Science is a Verb!!!

Tami O'Connor, Educational Innovationsby: Tami O’Connor

Published in 1996, the National Science Standards were written with the hopes of guiding our nation toward becoming a more scientifically literate society. One key point made is that science is an active process. Science is something students do… it is not something done to them.

Science is a verb!

Since the incorporation of Educational Innovations 15 years ago, this has been our mantra. The products we sell are selected because, as science teachers ourselves, we recognize the importance of motivating students of all ages and engaging them in the process of learning science safely, and in a way that when they return home after a long grueling day of school, the topic of discussion at their dinner table centers around the science activity that was experienced in your classroom! It just doesn’t get any better than that.

2 Responses to Science is a Verb!!!

  1. Amos Hendershott says:

    Ms. O’Connor

    I fully support the drive for a more scientifically literate society. But it should not come at the expense of literacy of the Grammars of the English language. A verb is not an idea or a way of approaching a concept; a verb is a part of speech. To say that “science is something” is to acknowledge that it is a thing, a noun.
    On the other hand, I fully support making science a verb in the literal sense. We should encourage kids to science. Sciencing (gerund form of the verb) is an active process. Sciencing is something that students do etc. This way science is truly a verb in use and form rather than “verb (sic)” in concept.

    Amos Hendershott

    • Tami O'Connor says:

      Dear Mr. Hendershott,

      Your point about grammar is well taken. We do recognize that proper English is just as important as proper science. To emphasize that science is active and evolving, however, we did take some poetic license in calling it a verb. I hope you and other conscientious readers will forgive us.
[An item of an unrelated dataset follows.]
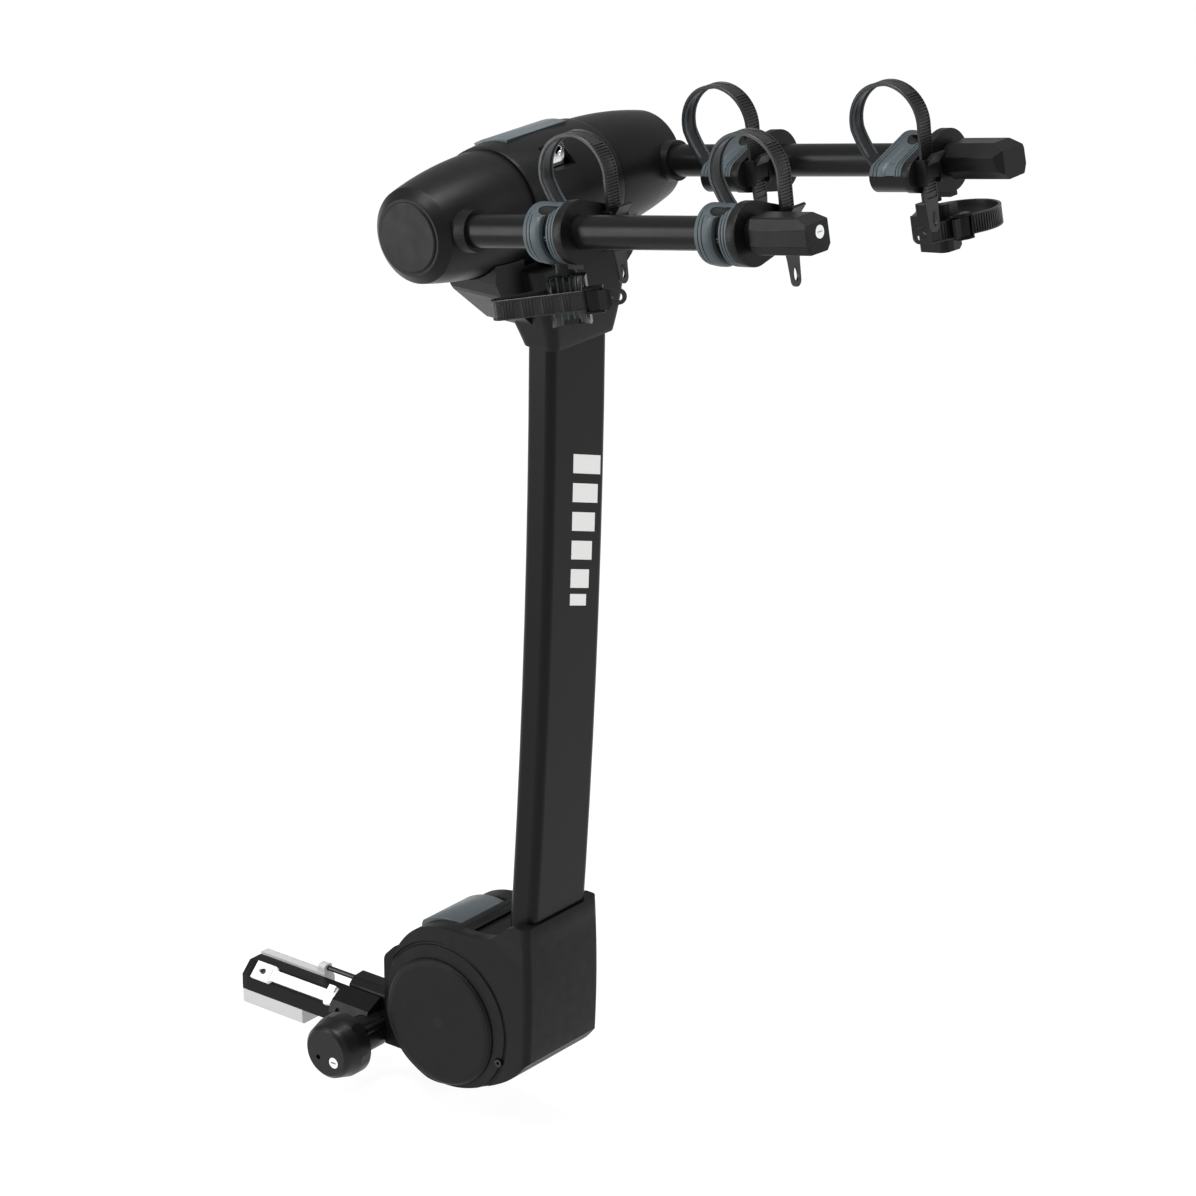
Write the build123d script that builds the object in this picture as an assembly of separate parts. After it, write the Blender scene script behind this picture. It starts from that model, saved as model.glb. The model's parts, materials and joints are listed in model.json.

      Incidentally, you may have noticed the recent advertising campaign by the Vanguard mutual fund company which coins the odd term “Vanguarding.” This was apparently done to connote a particular style or technique for managing money. Similarly, the word Google quickly evolved into a verb, meaning to seek information with that search engine.

      In any event, as we continue our ongoing process of editing and upgrading our materials, we will be mindful of your comments. And, thank you again for your close reading of our text!